According to “Advanced Programming in the UNIX Environment”
(Stevens, Addison-Wesley, 1993), POSIX.1 specifies that certain
functions must be reentrant. Included among these are open()
and write() – but not fopen() or sprintf() or syslog() or kill(), which
you are using (at your own peril).

Does Stevens actually use the word “reentrant”? AFAIK, the term used in
the POSIX standard is “async-signal safe”.

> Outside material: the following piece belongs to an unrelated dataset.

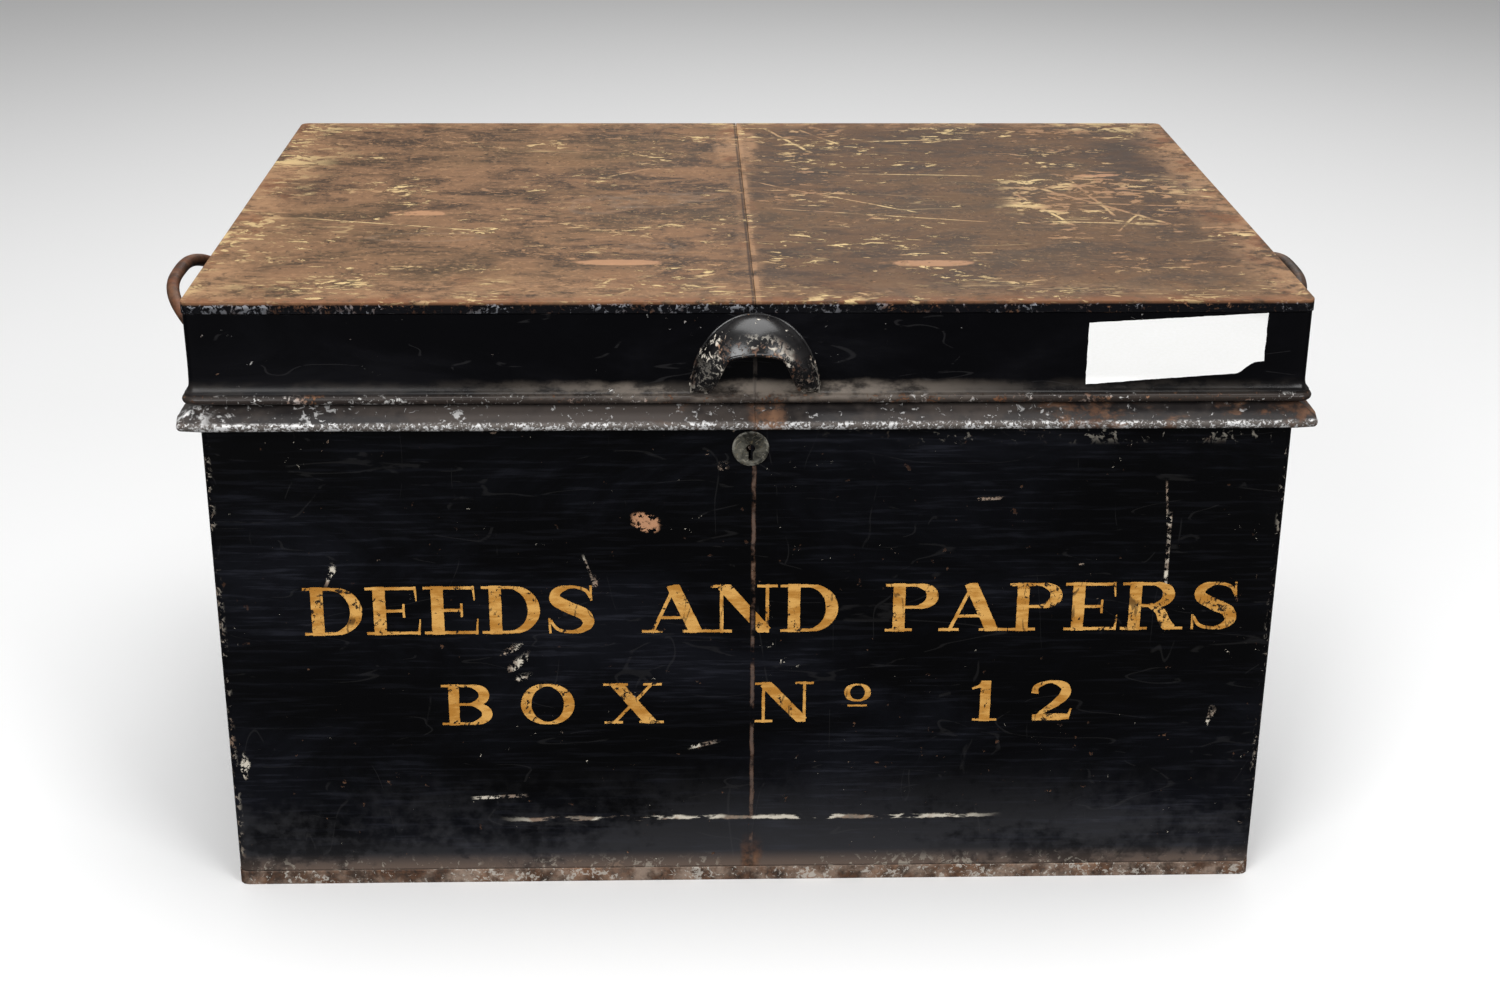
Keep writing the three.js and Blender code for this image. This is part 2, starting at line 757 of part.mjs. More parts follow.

The way the Watcom docs use the term, “reentrant” is not the same as
“signal-safe”. A signal-safe function (like write()) may fail if it’s
interrupted by a signal; a reentrant function is not affected by signals
at all.

The functions that POSIX requires to be signal-safe are signal-safe in
QNX. It’s just that the Watcom docs don’t have a copy of that list in
them…

However, Watcom 10.6 does not look POSIX-compliant in this
regard – useful functions like open() and write() are not among
the reentrant functions. (I could use qsort() if I wanted to, but it
is hard to imagine how that might be useful > :slight_smile:

They are not reentrant, but they are signal-safe.

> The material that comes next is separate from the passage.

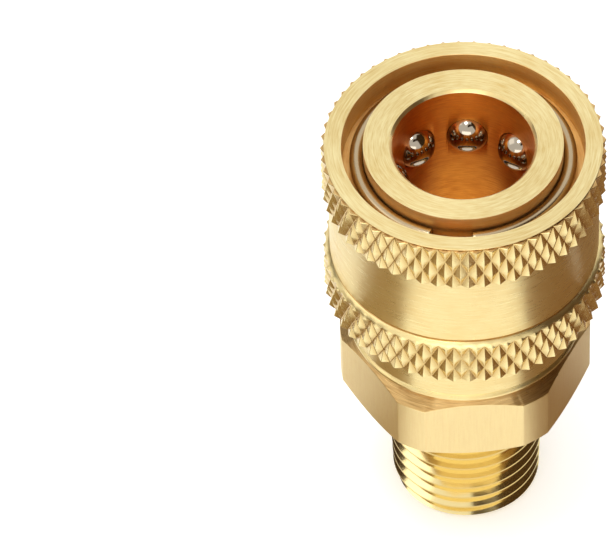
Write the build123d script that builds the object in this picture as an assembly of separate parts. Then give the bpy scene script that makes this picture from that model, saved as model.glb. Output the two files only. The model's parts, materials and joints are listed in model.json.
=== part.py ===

I had hoped that the Photon PtAppAddSignalProc() function
would provide a work-around for this signal handling dilemma.
However, this turns not to be the case (see the responses of
Wojtek Lerch in this thread).

The purpose of PtAppAddSignalProc() is to let you handle an asynchronous
singal, possibly in several unrelated handler functions (useful for
things like SIGCHLD) and keep going. If you know that you only attach
one signal handler to a particular signal, and that your handler exits,
then there’s nothing wrong with using signal() or sigaction(). And that
is the only way to handle synchronous signals that make returning from
the signal handler unsafe, like SIGSEGV or SIGFPE.


Wojtek Lerch QNX Software Systems Ltd.